LGBTQ+Â adalah sebuah akronim yang merujuk pada sekelompok identitas orientasi seksual dan gender. Mari kita pecah satu per satu:
- Lesbian: Wanita yang secara emosional, romantis, dan/atau seksual tertarik pada wanita lain.
- Gay: Pria yang secara emosional, romantis, dan/atau seksual tertarik pada pria lain.
- Bisexual: Seseorang yang tertarik pada pria dan wanita.
- Transgender: Seseorang yang identitas gendernya berbeda dari jenis kelamin yang ditetapkan saat lahir. Ini berbeda dari orientasi seksual.
- Queer: Istilah umum yang digunakan oleh individu yang tidak mengidentifikasi diri sebagai heteroseksual atau cisgender.
- + (Plus): Meliputi berbagai identitas lain, seperti interseks (kondisi biologis yang memiliki karakteristik fisik laki--laki dan perempuan) dan aseksual (tidak merasakan ketertarikan seksual).
Asal dan Sejarah
Konsep ketertarikan sesama jenis dan identitas gender yang berbeda bukanlah fenomena baru. Sejarah menunjukkan keberadaan individu dengan orientasi dan identitas ini di berbagai budaya kuno, seperti Yunani, Romawi, dan beberapa suku asli Amerika.

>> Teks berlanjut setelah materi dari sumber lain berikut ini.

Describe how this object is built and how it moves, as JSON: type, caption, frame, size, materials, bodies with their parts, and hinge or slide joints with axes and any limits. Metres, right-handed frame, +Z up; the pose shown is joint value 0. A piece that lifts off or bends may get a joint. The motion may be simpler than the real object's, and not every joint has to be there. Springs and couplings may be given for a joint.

Namun, istilah dan gerakan sosial modern baru muncul pada abad ke-20.
- Awal Abad ke-20: Penelitian ilmiah pertama mulai muncul, meskipun sering kali memandang homoseksualitas sebagai "penyimpangan."

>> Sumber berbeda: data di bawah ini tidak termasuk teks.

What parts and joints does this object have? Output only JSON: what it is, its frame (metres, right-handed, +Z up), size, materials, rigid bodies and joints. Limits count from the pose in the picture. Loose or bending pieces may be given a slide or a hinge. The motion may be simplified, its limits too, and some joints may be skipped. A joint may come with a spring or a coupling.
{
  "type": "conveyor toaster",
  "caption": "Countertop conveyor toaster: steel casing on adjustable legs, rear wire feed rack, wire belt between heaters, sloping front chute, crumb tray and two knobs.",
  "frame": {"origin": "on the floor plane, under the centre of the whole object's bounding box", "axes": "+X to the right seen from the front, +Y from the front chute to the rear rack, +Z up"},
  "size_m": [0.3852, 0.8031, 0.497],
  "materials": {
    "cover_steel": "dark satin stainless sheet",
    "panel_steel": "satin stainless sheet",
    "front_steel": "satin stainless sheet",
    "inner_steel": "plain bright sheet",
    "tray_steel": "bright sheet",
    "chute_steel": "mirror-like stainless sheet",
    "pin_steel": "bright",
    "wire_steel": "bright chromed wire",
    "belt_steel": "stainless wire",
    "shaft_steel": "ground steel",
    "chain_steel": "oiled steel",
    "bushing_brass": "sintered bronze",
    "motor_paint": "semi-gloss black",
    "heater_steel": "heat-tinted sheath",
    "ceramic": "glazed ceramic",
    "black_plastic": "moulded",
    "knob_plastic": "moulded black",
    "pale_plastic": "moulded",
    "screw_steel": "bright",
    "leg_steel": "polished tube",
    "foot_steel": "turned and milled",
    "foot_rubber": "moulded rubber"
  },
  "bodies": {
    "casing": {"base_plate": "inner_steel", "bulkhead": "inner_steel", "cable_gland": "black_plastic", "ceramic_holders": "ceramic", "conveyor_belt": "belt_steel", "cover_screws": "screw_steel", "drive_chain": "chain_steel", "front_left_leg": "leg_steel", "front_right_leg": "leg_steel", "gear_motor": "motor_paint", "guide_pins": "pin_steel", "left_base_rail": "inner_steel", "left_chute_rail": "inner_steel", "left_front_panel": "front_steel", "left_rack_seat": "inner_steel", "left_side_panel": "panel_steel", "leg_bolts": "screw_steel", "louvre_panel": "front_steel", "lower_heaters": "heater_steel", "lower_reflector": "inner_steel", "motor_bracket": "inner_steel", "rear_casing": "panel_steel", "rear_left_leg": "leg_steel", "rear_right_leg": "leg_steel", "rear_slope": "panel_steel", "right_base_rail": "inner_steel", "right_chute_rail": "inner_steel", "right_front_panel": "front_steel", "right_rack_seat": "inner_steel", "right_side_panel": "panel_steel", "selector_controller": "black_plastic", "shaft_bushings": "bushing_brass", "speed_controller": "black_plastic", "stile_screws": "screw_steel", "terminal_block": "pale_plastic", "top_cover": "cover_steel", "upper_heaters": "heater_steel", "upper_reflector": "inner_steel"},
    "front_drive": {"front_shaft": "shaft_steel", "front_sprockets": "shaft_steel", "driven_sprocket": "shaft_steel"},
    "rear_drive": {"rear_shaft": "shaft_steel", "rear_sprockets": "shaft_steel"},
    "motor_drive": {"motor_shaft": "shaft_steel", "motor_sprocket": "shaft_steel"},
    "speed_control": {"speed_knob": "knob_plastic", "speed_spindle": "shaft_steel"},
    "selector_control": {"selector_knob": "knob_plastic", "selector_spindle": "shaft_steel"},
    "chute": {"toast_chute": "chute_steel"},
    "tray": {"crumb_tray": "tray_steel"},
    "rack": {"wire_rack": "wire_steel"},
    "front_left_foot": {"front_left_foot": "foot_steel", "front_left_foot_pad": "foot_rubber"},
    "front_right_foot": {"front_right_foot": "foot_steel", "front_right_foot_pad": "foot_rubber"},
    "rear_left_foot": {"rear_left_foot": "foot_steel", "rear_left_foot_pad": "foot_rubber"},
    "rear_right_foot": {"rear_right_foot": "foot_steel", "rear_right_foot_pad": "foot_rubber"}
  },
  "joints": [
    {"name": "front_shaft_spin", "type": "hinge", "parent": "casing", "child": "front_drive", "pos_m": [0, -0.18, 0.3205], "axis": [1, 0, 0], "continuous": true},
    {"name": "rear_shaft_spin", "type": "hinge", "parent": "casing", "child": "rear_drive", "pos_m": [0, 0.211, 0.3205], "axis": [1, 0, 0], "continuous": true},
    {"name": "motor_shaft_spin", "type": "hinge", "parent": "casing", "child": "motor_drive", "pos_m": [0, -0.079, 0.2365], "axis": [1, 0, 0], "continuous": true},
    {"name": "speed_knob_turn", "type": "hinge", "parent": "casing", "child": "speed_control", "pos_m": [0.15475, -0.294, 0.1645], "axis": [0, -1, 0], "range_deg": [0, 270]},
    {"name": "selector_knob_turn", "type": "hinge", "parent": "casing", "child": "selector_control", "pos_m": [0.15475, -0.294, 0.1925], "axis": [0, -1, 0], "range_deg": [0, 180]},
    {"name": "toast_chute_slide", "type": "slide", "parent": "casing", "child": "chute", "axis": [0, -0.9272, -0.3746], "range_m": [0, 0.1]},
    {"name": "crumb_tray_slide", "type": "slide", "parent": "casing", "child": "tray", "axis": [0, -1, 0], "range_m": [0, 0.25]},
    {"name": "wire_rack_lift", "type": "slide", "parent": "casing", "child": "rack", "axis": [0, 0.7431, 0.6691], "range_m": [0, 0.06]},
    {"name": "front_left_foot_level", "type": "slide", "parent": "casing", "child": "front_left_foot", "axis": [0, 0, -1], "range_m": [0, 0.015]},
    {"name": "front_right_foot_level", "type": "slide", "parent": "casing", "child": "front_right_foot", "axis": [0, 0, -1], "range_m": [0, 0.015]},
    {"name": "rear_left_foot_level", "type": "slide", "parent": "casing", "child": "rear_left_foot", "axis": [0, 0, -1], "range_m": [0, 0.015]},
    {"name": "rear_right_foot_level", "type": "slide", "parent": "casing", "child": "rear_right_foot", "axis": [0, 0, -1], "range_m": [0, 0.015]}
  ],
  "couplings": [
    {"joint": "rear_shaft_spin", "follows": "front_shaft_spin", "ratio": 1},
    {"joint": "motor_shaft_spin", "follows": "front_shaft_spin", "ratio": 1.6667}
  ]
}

- 1960-an: Gerakan hak-hak sipil di Amerika Serikat memicu gerakan serupa untuk komunitas gay. Peristiwa kerusuhan Stonewall pada tahun 1969 di New York, yang menentang razia polisi, dianggap sebagai titik balik penting dalam perjuangan hak-hak LGBTQ+.
- 1970-an: Organisasi psikologi dan medis besar, seperti American Psychiatric Association (APA), secara resmi menghapus homoseksualitas dari daftar penyakit mental. Keputusan ini didasarkan pada riset yang menunjukkan bahwa homoseksualitas itu sendiri tidak terkait dengan gangguan mental atau fungsi sosial yang buruk.
Apakah Ini Penyakit atau Kelainan?
Berdasarkan konsensus komunitas medis dan psikologi global, termasuk APA, World Health Organization (WHO), dan Ikatan Psikolog Klinis Indonesia (IPK Indonesia), orientasi seksual dan identitas gender LGBTQ+ bukanlah suatu penyakit, kelainan, atau gangguan mental.
Riset selama puluhan tahun menunjukkan bahwa:
- Tidak ada bukti ilmiah yang kuat bahwa orientasi seksual atau identitas gender dapat "disembuhkan" atau "diubah."
- Upaya untuk mengubah orientasi seksual (terapi konversi) sering kali terbukti berbahaya dan dapat menyebabkan depresi, kecemasan, bahkan bunuh diri.
- Kondisi kesehatan mental yang kerap dialami oleh individu LGBTQ+ (misalnya, depresi atau kecemasan) sering kali bukan disebabkan oleh orientasi atau identitas mereka, melainkan oleh stigma, diskriminasi, dan penolakan sosial yang mereka hadapi.